- [THE REQUEST]:
The entries that follow should be written out exactly.
════════
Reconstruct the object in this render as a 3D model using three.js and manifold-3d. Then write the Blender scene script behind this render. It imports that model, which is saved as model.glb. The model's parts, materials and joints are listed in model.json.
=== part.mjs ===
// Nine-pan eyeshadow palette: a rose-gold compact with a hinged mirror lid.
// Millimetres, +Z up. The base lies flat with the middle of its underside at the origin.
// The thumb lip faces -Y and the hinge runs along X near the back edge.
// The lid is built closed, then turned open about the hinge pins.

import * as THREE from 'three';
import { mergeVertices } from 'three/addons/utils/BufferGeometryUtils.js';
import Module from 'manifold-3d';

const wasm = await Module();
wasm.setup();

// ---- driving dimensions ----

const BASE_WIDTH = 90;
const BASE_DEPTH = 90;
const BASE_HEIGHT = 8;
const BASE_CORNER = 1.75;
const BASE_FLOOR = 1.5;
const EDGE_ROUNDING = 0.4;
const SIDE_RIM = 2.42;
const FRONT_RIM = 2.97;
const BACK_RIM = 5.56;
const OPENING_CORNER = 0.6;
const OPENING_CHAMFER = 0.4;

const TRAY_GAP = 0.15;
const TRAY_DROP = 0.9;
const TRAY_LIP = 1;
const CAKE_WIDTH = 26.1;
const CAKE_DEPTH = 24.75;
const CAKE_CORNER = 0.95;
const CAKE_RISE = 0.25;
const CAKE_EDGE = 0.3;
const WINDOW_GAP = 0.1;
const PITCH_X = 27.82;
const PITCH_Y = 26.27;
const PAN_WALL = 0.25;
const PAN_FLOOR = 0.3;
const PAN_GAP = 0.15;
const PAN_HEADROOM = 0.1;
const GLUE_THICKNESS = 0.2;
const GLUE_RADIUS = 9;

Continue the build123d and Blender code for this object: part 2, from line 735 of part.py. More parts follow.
════════
- [RESULT OF THIS TASK]:
Reconstruct the object in this render as a 3D model using three.js and manifold-3d. Then write the Blender scene script behind this render. It imports that model, which is saved as model.glb. The model's parts, materials and joints are listed in model.json.
=== part.mjs ===
// Nine-pan eyeshadow palette: a rose-gold compact with a hinged mirror lid.
// Millimetres, +Z up. The base lies flat with the middle of its underside at the origin.
// The thumb lip faces -Y and the hinge runs along X near the back edge.
// The lid is built closed, then turned open about the hinge pins.

import * as THREE from 'three';
import { mergeVertices } from 'three/addons/utils/BufferGeometryUtils.js';
import Module from 'manifold-3d';

const wasm = await Module();
wasm.setup();

// ---- driving dimensions ----

const BASE_WIDTH = 90;
const BASE_DEPTH = 90;
const BASE_HEIGHT = 8;
const BASE_CORNER = 1.75;
const BASE_FLOOR = 1.5;
const EDGE_ROUNDING = 0.4;
const SIDE_RIM = 2.42;
const FRONT_RIM = 2.97;
const BACK_RIM = 5.56;
const OPENING_CORNER = 0.6;
const OPENING_CHAMFER = 0.4;

const TRAY_GAP = 0.15;
const TRAY_DROP = 0.9;
const TRAY_LIP = 1;
const CAKE_WIDTH = 26.1;
const CAKE_DEPTH = 24.75;
const CAKE_CORNER = 0.95;
const CAKE_RISE = 0.25;
const CAKE_EDGE = 0.3;
const WINDOW_GAP = 0.1;
const PITCH_X = 27.82;
const PITCH_Y = 26.27;
const PAN_WALL = 0.25;
const PAN_FLOOR = 0.3;
const PAN_GAP = 0.15;
const PAN_HEADROOM = 0.1;
const GLUE_THICKNESS = 0.2;
const GLUE_RADIUS = 9;

Continue the build123d and Blender code for this object: part 2, from line 735 of part.py. More parts follow.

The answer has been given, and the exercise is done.